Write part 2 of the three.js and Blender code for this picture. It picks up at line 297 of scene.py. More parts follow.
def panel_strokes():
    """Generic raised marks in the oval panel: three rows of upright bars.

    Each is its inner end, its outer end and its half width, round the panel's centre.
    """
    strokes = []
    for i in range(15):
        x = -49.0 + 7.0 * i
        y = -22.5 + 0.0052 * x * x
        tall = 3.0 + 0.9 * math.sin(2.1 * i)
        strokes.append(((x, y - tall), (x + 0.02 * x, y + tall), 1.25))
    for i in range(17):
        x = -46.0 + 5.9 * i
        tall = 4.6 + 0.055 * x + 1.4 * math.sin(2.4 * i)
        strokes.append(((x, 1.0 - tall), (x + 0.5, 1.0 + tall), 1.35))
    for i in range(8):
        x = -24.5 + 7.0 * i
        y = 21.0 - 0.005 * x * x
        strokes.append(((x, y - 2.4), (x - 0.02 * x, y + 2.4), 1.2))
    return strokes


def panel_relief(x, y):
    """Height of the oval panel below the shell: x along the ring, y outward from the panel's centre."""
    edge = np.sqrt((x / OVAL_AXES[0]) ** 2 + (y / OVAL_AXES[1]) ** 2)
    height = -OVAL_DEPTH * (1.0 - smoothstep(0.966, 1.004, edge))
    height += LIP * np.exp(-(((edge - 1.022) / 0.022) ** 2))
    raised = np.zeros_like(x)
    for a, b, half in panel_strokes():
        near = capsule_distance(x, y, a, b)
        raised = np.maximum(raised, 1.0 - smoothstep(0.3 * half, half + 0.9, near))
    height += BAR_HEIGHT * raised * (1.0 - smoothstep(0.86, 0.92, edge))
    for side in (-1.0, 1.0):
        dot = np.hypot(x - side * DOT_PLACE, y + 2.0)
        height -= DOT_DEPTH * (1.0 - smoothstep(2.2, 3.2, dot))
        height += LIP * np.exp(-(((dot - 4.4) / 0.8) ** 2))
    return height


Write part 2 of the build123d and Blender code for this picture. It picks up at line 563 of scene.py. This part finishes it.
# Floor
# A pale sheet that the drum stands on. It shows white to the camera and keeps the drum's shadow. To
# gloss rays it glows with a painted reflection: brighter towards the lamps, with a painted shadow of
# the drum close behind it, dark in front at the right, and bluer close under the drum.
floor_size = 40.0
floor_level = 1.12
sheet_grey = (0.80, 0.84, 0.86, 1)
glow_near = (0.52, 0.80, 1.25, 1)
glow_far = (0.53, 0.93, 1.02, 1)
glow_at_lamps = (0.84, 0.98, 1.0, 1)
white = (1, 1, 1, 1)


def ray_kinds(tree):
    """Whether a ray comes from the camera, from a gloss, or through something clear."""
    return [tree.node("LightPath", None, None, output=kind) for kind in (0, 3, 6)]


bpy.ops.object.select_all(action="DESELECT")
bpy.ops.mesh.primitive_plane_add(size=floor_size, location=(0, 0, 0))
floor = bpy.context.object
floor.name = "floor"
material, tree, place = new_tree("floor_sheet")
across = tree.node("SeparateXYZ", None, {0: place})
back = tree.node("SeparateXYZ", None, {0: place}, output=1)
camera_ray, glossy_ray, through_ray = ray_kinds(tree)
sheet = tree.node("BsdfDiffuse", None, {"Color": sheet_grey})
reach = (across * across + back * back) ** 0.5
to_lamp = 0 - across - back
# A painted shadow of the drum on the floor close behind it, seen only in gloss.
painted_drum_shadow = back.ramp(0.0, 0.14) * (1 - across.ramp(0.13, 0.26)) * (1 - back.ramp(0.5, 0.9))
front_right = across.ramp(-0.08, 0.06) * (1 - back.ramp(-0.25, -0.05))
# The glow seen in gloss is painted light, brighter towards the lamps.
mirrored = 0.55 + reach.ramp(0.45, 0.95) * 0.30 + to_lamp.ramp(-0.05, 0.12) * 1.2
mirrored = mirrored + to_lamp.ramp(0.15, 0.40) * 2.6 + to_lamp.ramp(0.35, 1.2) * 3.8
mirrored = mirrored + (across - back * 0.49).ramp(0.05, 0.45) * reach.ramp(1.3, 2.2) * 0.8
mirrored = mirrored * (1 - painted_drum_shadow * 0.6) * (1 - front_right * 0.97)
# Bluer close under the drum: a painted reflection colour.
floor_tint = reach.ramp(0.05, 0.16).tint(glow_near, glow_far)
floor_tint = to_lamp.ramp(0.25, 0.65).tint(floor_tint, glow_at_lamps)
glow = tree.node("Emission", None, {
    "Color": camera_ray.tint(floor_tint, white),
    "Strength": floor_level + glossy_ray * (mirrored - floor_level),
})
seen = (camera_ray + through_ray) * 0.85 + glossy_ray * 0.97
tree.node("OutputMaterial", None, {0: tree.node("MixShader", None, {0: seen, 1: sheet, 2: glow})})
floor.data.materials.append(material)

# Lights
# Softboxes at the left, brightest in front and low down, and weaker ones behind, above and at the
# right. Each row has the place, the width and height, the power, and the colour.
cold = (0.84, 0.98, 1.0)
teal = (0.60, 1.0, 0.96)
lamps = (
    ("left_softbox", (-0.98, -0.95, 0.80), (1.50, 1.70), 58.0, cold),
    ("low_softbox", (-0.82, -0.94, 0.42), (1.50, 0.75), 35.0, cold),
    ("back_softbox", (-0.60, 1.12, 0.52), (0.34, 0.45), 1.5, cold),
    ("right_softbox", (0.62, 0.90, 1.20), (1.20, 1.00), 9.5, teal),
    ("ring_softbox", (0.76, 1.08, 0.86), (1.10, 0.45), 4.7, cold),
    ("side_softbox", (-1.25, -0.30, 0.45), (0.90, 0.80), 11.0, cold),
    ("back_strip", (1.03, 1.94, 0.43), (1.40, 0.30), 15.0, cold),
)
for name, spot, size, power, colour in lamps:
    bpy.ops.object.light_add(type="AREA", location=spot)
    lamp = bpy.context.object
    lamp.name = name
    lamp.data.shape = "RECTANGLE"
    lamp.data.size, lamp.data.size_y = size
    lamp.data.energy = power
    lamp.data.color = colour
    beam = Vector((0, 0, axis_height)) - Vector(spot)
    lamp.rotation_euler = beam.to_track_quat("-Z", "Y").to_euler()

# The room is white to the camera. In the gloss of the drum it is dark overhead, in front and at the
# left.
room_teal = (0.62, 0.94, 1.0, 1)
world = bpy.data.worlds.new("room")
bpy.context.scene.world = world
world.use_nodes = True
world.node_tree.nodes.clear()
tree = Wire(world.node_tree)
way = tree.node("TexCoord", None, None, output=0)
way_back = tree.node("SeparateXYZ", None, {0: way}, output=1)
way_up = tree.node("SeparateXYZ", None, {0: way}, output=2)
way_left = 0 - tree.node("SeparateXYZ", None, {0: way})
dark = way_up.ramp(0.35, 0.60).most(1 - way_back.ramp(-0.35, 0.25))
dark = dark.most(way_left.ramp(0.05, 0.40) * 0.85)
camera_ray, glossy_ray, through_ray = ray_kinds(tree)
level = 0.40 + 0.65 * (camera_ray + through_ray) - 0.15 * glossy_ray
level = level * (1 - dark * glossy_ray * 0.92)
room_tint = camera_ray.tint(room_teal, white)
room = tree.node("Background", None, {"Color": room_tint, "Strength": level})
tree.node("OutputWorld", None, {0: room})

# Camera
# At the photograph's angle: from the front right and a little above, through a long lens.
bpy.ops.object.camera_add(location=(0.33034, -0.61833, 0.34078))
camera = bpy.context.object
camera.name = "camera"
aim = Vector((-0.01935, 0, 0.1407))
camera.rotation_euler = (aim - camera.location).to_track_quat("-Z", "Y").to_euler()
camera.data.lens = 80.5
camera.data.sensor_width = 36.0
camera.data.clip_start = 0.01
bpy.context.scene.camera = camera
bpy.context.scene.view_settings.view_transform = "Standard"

□ □ □ □ □ □ □

Filter out all lines lacking the word "Blender" and copy the rest.

Reply:
Write part 2 of the three.js and Blender code for this picture. It picks up at line 297 of scene.py. More parts follow.
Write part 2 of the build123d and Blender code for this picture. It picks up at line 563 of scene.py. This part finishes it.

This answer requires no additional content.